--- Begin ---

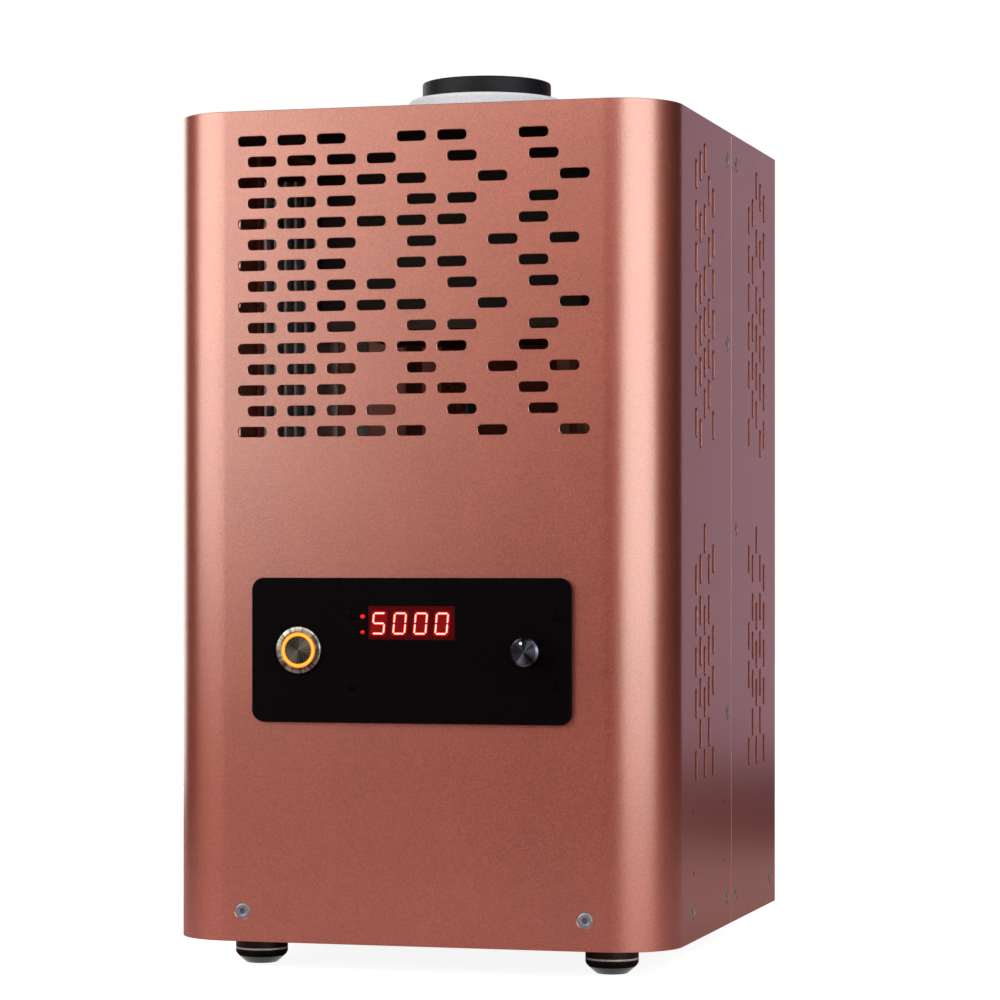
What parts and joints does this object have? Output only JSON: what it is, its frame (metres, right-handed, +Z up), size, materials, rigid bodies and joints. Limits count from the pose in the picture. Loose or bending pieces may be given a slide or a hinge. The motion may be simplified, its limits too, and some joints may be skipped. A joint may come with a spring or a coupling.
{
  "type": "electric melting furnace",
  "caption": "Bench-top induction melting furnace with a perforated metal case, a control panel, a lidded crucible on top and feet.",
  "frame": {"origin": "on the floor under the middle of the whole machine", "axes": "+Z up, the control panel faces -Y, +X to the right as seen from the front"},
  "size_m": [0.3, 0.3606, 0.5303],
  "materials": {
    "cover": "bead-blasted and anodised rose copper",
    "frame_steel": "plain zinc-plated sheet",
    "top_plate": "dark powder coat",
    "screw_steel": "plain",
    "foot_plastic": "satin",
    "foot_rubber": "matt",
    "panel_black": "black anodised",
    "black_screw": "black oxide",
    "display_glass": "dark red filter",
    "module_black": "satin",
    "led": "frosted",
    "circuit_board": "solder mask",
    "spacer_nylon": "nylon",
    "button_metal": "machined and satin",
    "button_light": "lit",
    "button_cap": "brushed",
    "knob_black": "spun and black anodised",
    "shaft_steel": "plain",
    "ceramic": "unglazed",
    "graphite": "machined graphite",
    "graphite_lid": "machined graphite",
    "brick": "porous",
    "heat_board": "matt",
    "copper": "drawn copper",
    "shield": "matt black",
    "brass": "machined",
    "heat_sink": "extruded",
    "capacitor": "moulded",
    "ferrite": "sintered",
    "fan_black": "moulded",
    "guard_black": "moulded",
    "radiator": "brazed",
    "tank": "moulded",
    "cap_black": "moulded",
    "pump_black": "moulded",
    "hose": "smooth",
    "gland": "moulded",
    "breaker": "moulded",
    "lever": "moulded",
    "terminal": "moulded"
  },
  "bodies": {
    "housing": {"front_cover": "cover", "rear_cover": "cover", "base_tray": "frame_steel", "upright_left": "frame_steel", "upright_right": "frame_steel", "top_plate": "top_plate", "mid_shelf": "frame_steel", "front_cover_screws": "screw_steel", "rear_cover_screws": "screw_steel", "foot_bodies": "foot_plastic", "foot_pads": "foot_rubber", "control_panel": "panel_black", "panel_screws": "black_screw", "display_window": "display_glass", "display_module": "module_black", "status_leds": "led", "control_board": "circuit_board", "board_spacers": "spacer_nylon", "button_body": "button_metal", "button_ring": "button_light", "potentiometer": "module_black", "liner": "ceramic", "hearth_brick": "brick", "hearth_board": "heat_board", "hearth_posts": "spacer_nylon", "induction_coil": "copper", "coil_shield": "shield", "coil_terminals": "brass", "heat_sink": "heat_sink", "power_modules": "module_black", "power_spacers": "spacer_nylon", "power_board": "circuit_board", "filter_capacitors": "capacitor", "capacitor_bank": "capacitor", "busbars": "copper", "inductor_core": "ferrite", "fan_frame": "fan_black", "fan_guard": "guard_black", "radiator": "radiator", "water_tank": "tank", "filler_pipe": "tank", "pump": "pump_black", "pump_hose": "hose", "radiator_hose": "hose", "return_hose": "hose", "tank_hose": "hose", "cable_gland": "gland", "circuit_breaker": "breaker", "terminal_block": "terminal"},
    "crucible": {"crucible": "graphite"},
    "lid": {"lid": "graphite_lid"},
    "button": {"button_cap": "button_cap"},
    "knob": {"knob": "knob_black", "knob_shaft": "shaft_steel"},
    "fan_rotor": {"fan_rotor": "fan_black"},
    "breaker_lever": {"breaker_lever": "lever"},
    "filler_cap": {"filler_cap": "cap_black"}
  },
  "joints": [
    {"name": "crucible", "type": "slide", "parent": "housing", "child": "crucible", "axis": [0, 0, 1], "range_m": [0, 0.14]},
    {"name": "lid", "type": "slide", "parent": "crucible", "child": "lid", "axis": [0, 0, 1], "range_m": [0, 0.1]},
    {"name": "button", "type": "slide", "parent": "housing", "child": "button", "axis": [0, 1, 0], "range_m": [0, 0.002], "stiffness_N_per_m": 400},
    {"name": "knob", "type": "hinge", "parent": "housing", "child": "knob", "pos_m": [0.0713, -0.17175, 0.1858], "axis": [0, 1, 0], "range_deg": [-131, 169]},
    {"name": "fan_rotor", "type": "hinge", "parent": "housing", "child": "fan_rotor", "pos_m": [0.082, 0.14325, 0.202], "axis": [0, 1, 0], "continuous": true},
    {"name": "breaker_lever", "type": "hinge", "parent": "housing", "child": "breaker_lever", "pos_m": [-0.085, 0.15525, 0.217], "axis": [1, 0, 0], "range_deg": [-60, 0]},
    {"name": "filler_cap", "type": "hinge", "parent": "housing", "child": "filler_cap", "pos_m": [-0.106, 0.05325, 0.497], "axis": [0, 0, 1], "range_deg": [0, 90]}
  ]
}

--- End ---

Write the material out again in its entirety, exactly as shown.

Result for this task:
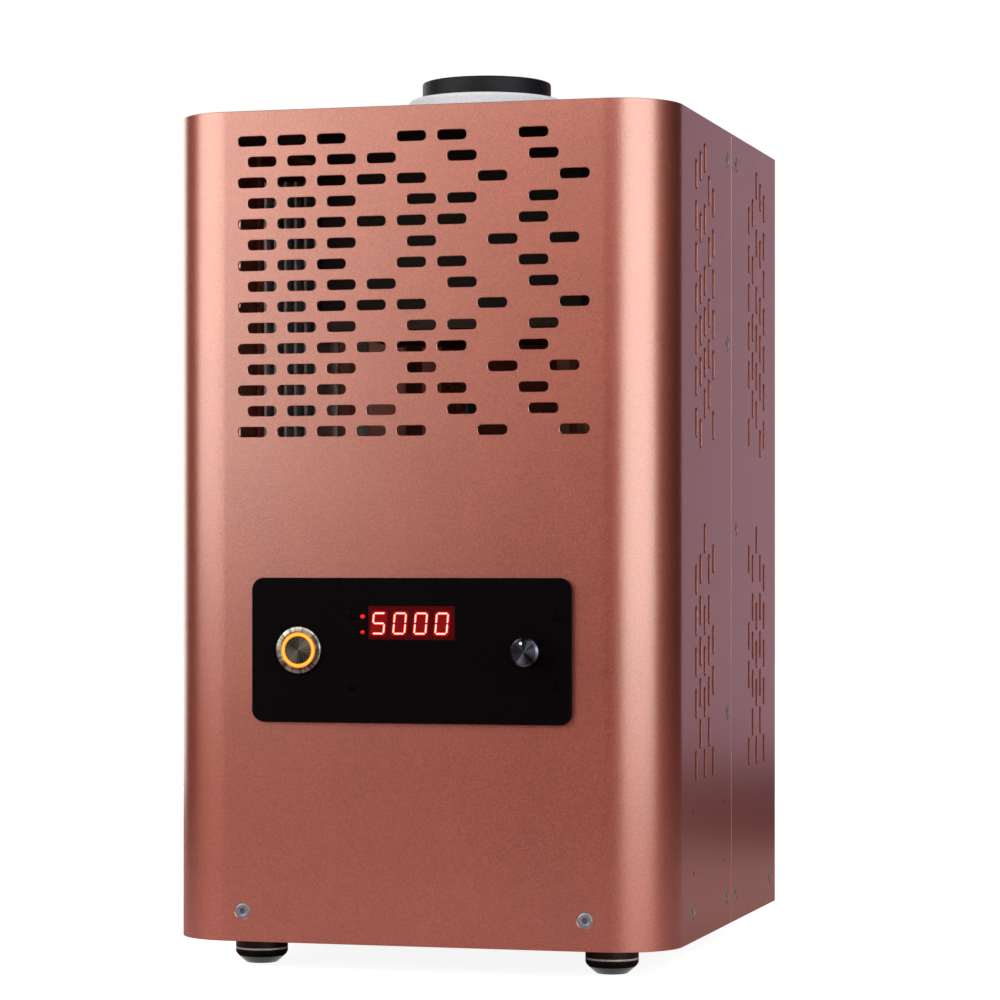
What parts and joints does this object have? Output only JSON: what it is, its frame (metres, right-handed, +Z up), size, materials, rigid bodies and joints. Limits count from the pose in the picture. Loose or bending pieces may be given a slide or a hinge. The motion may be simplified, its limits too, and some joints may be skipped. A joint may come with a spring or a coupling.
{
  "type": "electric melting furnace",
  "caption": "Bench-top induction melting furnace with a perforated metal case, a control panel, a lidded crucible on top and feet.",
  "frame": {"origin": "on the floor under the middle of the whole machine", "axes": "+Z up, the control panel faces -Y, +X to the right as seen from the front"},
  "size_m": [0.3, 0.3606, 0.5303],
  "materials": {
    "cover": "bead-blasted and anodised rose copper",
    "frame_steel": "plain zinc-plated sheet",
    "top_plate": "dark powder coat",
    "screw_steel": "plain",
    "foot_plastic": "satin",
    "foot_rubber": "matt",
    "panel_black": "black anodised",
    "black_screw": "black oxide",
    "display_glass": "dark red filter",
    "module_black": "satin",
    "led": "frosted",
    "circuit_board": "solder mask",
    "spacer_nylon": "nylon",
    "button_metal": "machined and satin",
    "button_light": "lit",
    "button_cap": "brushed",
    "knob_black": "spun and black anodised",
    "shaft_steel": "plain",
    "ceramic": "unglazed",
    "graphite": "machined graphite",
    "graphite_lid": "machined graphite",
    "brick": "porous",
    "heat_board": "matt",
    "copper": "drawn copper",
    "shield": "matt black",
    "brass": "machined",
    "heat_sink": "extruded",
    "capacitor": "moulded",
    "ferrite": "sintered",
    "fan_black": "moulded",
    "guard_black": "moulded",
    "radiator": "brazed",
    "tank": "moulded",
    "cap_black": "moulded",
    "pump_black": "moulded",
    "hose": "smooth",
    "gland": "moulded",
    "breaker": "moulded",
    "lever": "moulded",
    "terminal": "moulded"
  },
  "bodies": {
    "housing": {"front_cover": "cover", "rear_cover": "cover", "base_tray": "frame_steel", "upright_left": "frame_steel", "upright_right": "frame_steel", "top_plate": "top_plate", "mid_shelf": "frame_steel", "front_cover_screws": "screw_steel", "rear_cover_screws": "screw_steel", "foot_bodies": "foot_plastic", "foot_pads": "foot_rubber", "control_panel": "panel_black", "panel_screws": "black_screw", "display_window": "display_glass", "display_module": "module_black", "status_leds": "led", "control_board": "circuit_board", "board_spacers": "spacer_nylon", "button_body": "button_metal", "button_ring": "button_light", "potentiometer": "module_black", "liner": "ceramic", "hearth_brick": "brick", "hearth_board": "heat_board", "hearth_posts": "spacer_nylon", "induction_coil": "copper", "coil_shield": "shield", "coil_terminals": "brass", "heat_sink": "heat_sink", "power_modules": "module_black", "power_spacers": "spacer_nylon", "power_board": "circuit_board", "filter_capacitors": "capacitor", "capacitor_bank": "capacitor", "busbars": "copper", "inductor_core": "ferrite", "fan_frame": "fan_black", "fan_guard": "guard_black", "radiator": "radiator", "water_tank": "tank", "filler_pipe": "tank", "pump": "pump_black", "pump_hose": "hose", "radiator_hose": "hose", "return_hose": "hose", "tank_hose": "hose", "cable_gland": "gland", "circuit_breaker": "breaker", "terminal_block": "terminal"},
    "crucible": {"crucible": "graphite"},
    "lid": {"lid": "graphite_lid"},
    "button": {"button_cap": "button_cap"},
    "knob": {"knob": "knob_black", "knob_shaft": "shaft_steel"},
    "fan_rotor": {"fan_rotor": "fan_black"},
    "breaker_lever": {"breaker_lever": "lever"},
    "filler_cap": {"filler_cap": "cap_black"}
  },
  "joints": [
    {"name": "crucible", "type": "slide", "parent": "housing", "child": "crucible", "axis": [0, 0, 1], "range_m": [0, 0.14]},
    {"name": "lid", "type": "slide", "parent": "crucible", "child": "lid", "axis": [0, 0, 1], "range_m": [0, 0.1]},
    {"name": "button", "type": "slide", "parent": "housing", "child": "button", "axis": [0, 1, 0], "range_m": [0, 0.002], "stiffness_N_per_m": 400},
    {"name": "knob", "type": "hinge", "parent": "housing", "child": "knob", "pos_m": [0.0713, -0.17175, 0.1858], "axis": [0, 1, 0], "range_deg": [-131, 169]},
    {"name": "fan_rotor", "type": "hinge", "parent": "housing", "child": "fan_rotor", "pos_m": [0.082, 0.14325, 0.202], "axis": [0, 1, 0], "continuous": true},
    {"name": "breaker_lever", "type": "hinge", "parent": "housing", "child": "breaker_lever", "pos_m": [-0.085, 0.15525, 0.217], "axis": [1, 0, 0], "range_deg": [-60, 0]},
    {"name": "filler_cap", "type": "hinge", "parent": "housing", "child": "filler_cap", "pos_m": [-0.106, 0.05325, 0.497], "axis": [0, 0, 1], "range_deg": [0, 90]}
  ]
}